Given data.
# # #
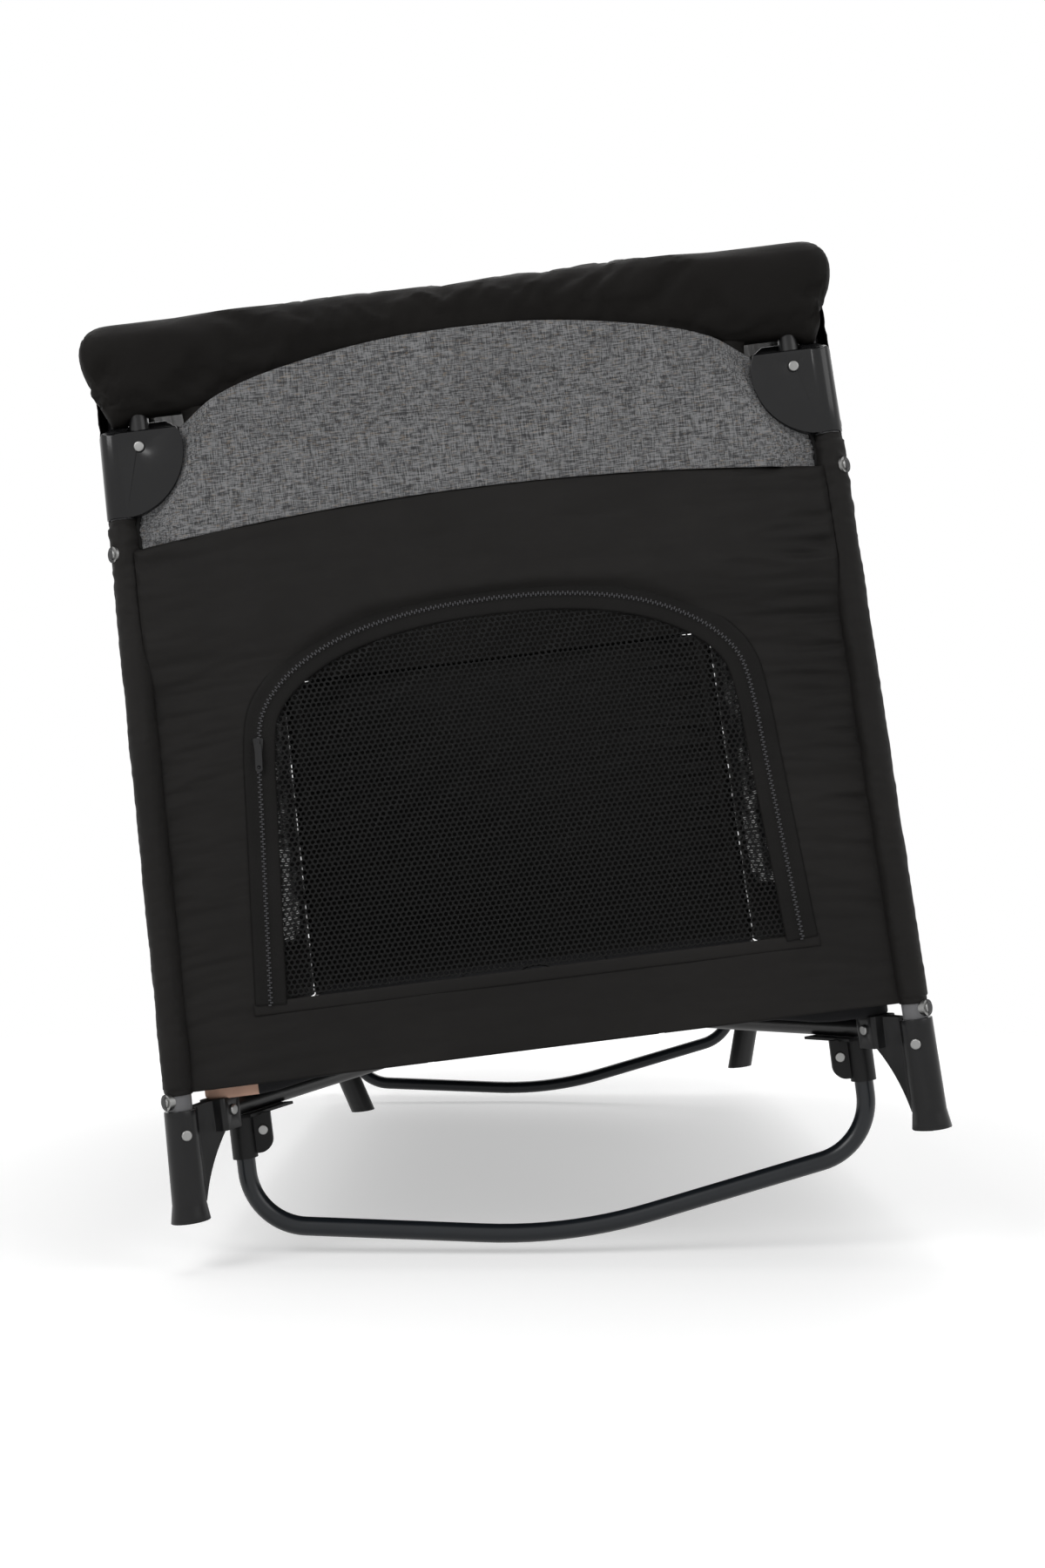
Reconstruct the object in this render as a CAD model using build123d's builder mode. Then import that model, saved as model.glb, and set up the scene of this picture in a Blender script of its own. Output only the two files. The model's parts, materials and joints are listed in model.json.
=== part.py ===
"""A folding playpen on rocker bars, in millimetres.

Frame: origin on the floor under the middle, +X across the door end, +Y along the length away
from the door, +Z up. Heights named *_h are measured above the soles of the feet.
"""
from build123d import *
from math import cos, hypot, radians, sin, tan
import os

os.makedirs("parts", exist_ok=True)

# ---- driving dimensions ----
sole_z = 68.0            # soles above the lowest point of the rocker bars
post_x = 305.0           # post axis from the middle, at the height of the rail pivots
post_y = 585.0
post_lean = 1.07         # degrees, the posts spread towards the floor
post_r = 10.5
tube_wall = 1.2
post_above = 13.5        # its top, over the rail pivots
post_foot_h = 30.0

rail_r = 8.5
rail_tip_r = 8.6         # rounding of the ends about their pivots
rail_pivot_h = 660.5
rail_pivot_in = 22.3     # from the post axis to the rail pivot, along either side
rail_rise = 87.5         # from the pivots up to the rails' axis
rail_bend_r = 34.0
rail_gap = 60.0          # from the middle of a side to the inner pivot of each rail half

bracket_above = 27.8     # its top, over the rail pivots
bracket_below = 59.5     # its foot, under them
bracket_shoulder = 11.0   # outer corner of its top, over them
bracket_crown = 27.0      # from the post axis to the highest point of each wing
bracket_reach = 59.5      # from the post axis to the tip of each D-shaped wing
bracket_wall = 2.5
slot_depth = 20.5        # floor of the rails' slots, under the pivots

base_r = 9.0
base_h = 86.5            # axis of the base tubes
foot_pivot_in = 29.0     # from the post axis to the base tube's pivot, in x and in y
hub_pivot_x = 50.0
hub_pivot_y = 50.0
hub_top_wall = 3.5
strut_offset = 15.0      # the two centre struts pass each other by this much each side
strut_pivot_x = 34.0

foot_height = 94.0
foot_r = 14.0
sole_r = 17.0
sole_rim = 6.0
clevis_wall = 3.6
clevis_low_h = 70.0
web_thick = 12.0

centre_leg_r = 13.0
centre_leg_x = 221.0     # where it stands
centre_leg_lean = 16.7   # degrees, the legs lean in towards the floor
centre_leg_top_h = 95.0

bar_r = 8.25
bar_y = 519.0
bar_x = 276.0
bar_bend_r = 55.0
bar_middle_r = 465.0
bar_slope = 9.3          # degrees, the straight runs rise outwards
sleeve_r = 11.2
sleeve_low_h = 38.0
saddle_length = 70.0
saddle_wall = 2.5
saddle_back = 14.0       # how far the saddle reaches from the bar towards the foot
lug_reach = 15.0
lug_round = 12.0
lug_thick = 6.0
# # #
Aim of the task. Write the data back out verbatim.

Response to this exercise.
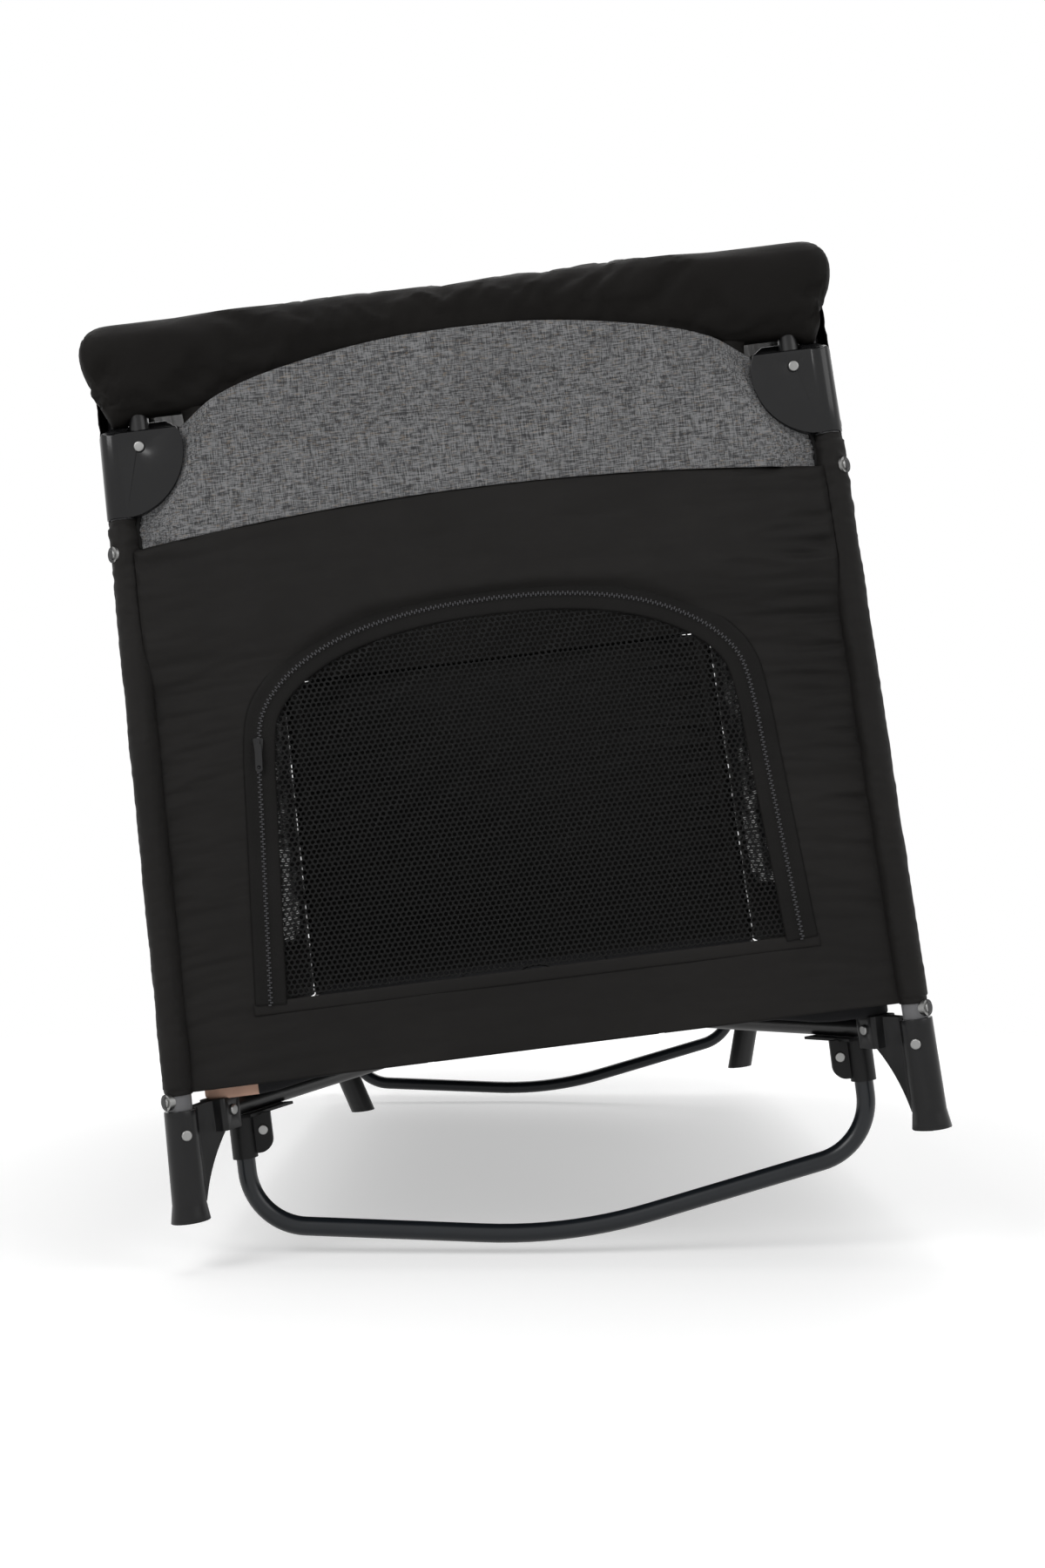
Reconstruct the object in this render as a CAD model using build123d's builder mode. Then import that model, saved as model.glb, and set up the scene of this picture in a Blender script of its own. Output only the two files. The model's parts, materials and joints are listed in model.json.
=== part.py ===
"""A folding playpen on rocker bars, in millimetres.

Frame: origin on the floor under the middle, +X across the door end, +Y along the length away
from the door, +Z up. Heights named *_h are measured above the soles of the feet.
"""
from build123d import *
from math import cos, hypot, radians, sin, tan
import os

os.makedirs("parts", exist_ok=True)

# ---- driving dimensions ----
sole_z = 68.0            # soles above the lowest point of the rocker bars
post_x = 305.0           # post axis from the middle, at the height of the rail pivots
post_y = 585.0
post_lean = 1.07         # degrees, the posts spread towards the floor
post_r = 10.5
tube_wall = 1.2
post_above = 13.5        # its top, over the rail pivots
post_foot_h = 30.0

rail_r = 8.5
rail_tip_r = 8.6         # rounding of the ends about their pivots
rail_pivot_h = 660.5
rail_pivot_in = 22.3     # from the post axis to the rail pivot, along either side
rail_rise = 87.5         # from the pivots up to the rails' axis
rail_bend_r = 34.0
rail_gap = 60.0          # from the middle of a side to the inner pivot of each rail half

bracket_above = 27.8     # its top, over the rail pivots
bracket_below = 59.5     # its foot, under them
bracket_shoulder = 11.0   # outer corner of its top, over them
bracket_crown = 27.0      # from the post axis to the highest point of each wing
bracket_reach = 59.5      # from the post axis to the tip of each D-shaped wing
bracket_wall = 2.5
slot_depth = 20.5        # floor of the rails' slots, under the pivots

base_r = 9.0
base_h = 86.5            # axis of the base tubes
foot_pivot_in = 29.0     # from the post axis to the base tube's pivot, in x and in y
hub_pivot_x = 50.0
hub_pivot_y = 50.0
hub_top_wall = 3.5
strut_offset = 15.0      # the two centre struts pass each other by this much each side
strut_pivot_x = 34.0

foot_height = 94.0
foot_r = 14.0
sole_r = 17.0
sole_rim = 6.0
clevis_wall = 3.6
clevis_low_h = 70.0
web_thick = 12.0

centre_leg_r = 13.0
centre_leg_x = 221.0     # where it stands
centre_leg_lean = 16.7   # degrees, the legs lean in towards the floor
centre_leg_top_h = 95.0

bar_r = 8.25
bar_y = 519.0
bar_x = 276.0
bar_bend_r = 55.0
bar_middle_r = 465.0
bar_slope = 9.3          # degrees, the straight runs rise outwards
sleeve_r = 11.2
sleeve_low_h = 38.0
saddle_length = 70.0
saddle_wall = 2.5
saddle_back = 14.0       # how far the saddle reaches from the bar towards the foot
lug_reach = 15.0
lug_round = 12.0
lug_thick = 6.0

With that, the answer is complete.